Dawn

Dawn

Tuesday, January 23, 2007

My daughter in Madrid held a small dinner party on Saturday night and we got to thinking why this pleasant institution is not a feature of Spanish life. We wondered whether it was because it involved at least one person doing a lot of work. Or whether it conflicted with the Spanish need to move from place to place when they’re enjoying themselves. But we ultimately decided it was because it’s hard for young people to entertain friends at home when they live with their parents until they get married and move out. And so the habit never develops.

My daughter introduced me to a cyber café where you buy a 5 euro card and then replenish it when this runs out. My first pleasant surprise was being told I had over 6 euros of credit. My second was being advised, after an hour of use, that I still had 5.93. The next time I used the card, this had risen to 6.50. And it was only fractionally less after another hour. For a small fee, I’m prepared to tell Madrid residents where this charitable organisation is located.

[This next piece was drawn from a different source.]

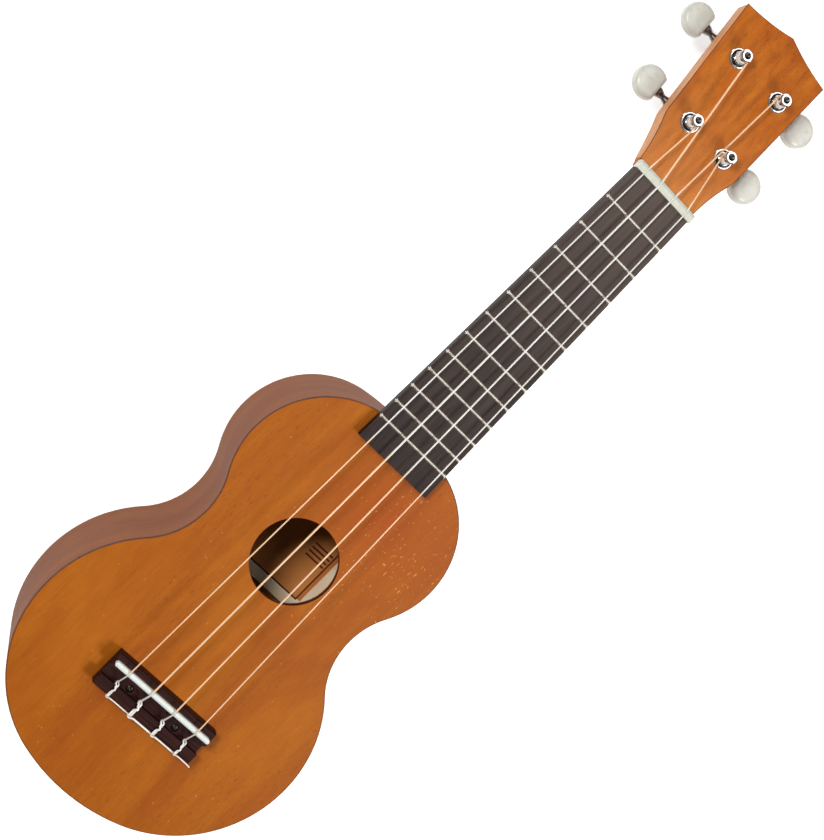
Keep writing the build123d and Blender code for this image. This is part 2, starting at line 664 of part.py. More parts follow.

Perhaps because local elections are coming up, the opposition party is making a big thing about the on/off, legal/illegal construction of the granite-block retaining wall opposite my house. At 10m, their estimate of its height is even greater than my 6m and they claim this is blatantly illegal. As well as dangerous. As the photo below shows, the response appears to have been a pragmatic compromise based on a drastic tapering of the wall down from its peak of 6 or 10m to a low of 1m. Possibly this was intended all along but the fact that the unfinished low end used to be 2m suggests otherwise.


Perhaps a Spanish reader can tell me whether throwaway lines [‘dichos de paso’?] are well understood here. My impression is they aren’t.

Galicia Facts

Winter has finally arrived and the morning temperature has fallen from 12 to 2 degrees. But, as yet, there’s no snow on the distant mountain tops. My binoculars reveal only more titanic wind turbines, the ugly march of which cynics attribute more to the availability of EU corporate grants than to their supremacy over, say, private solar heating.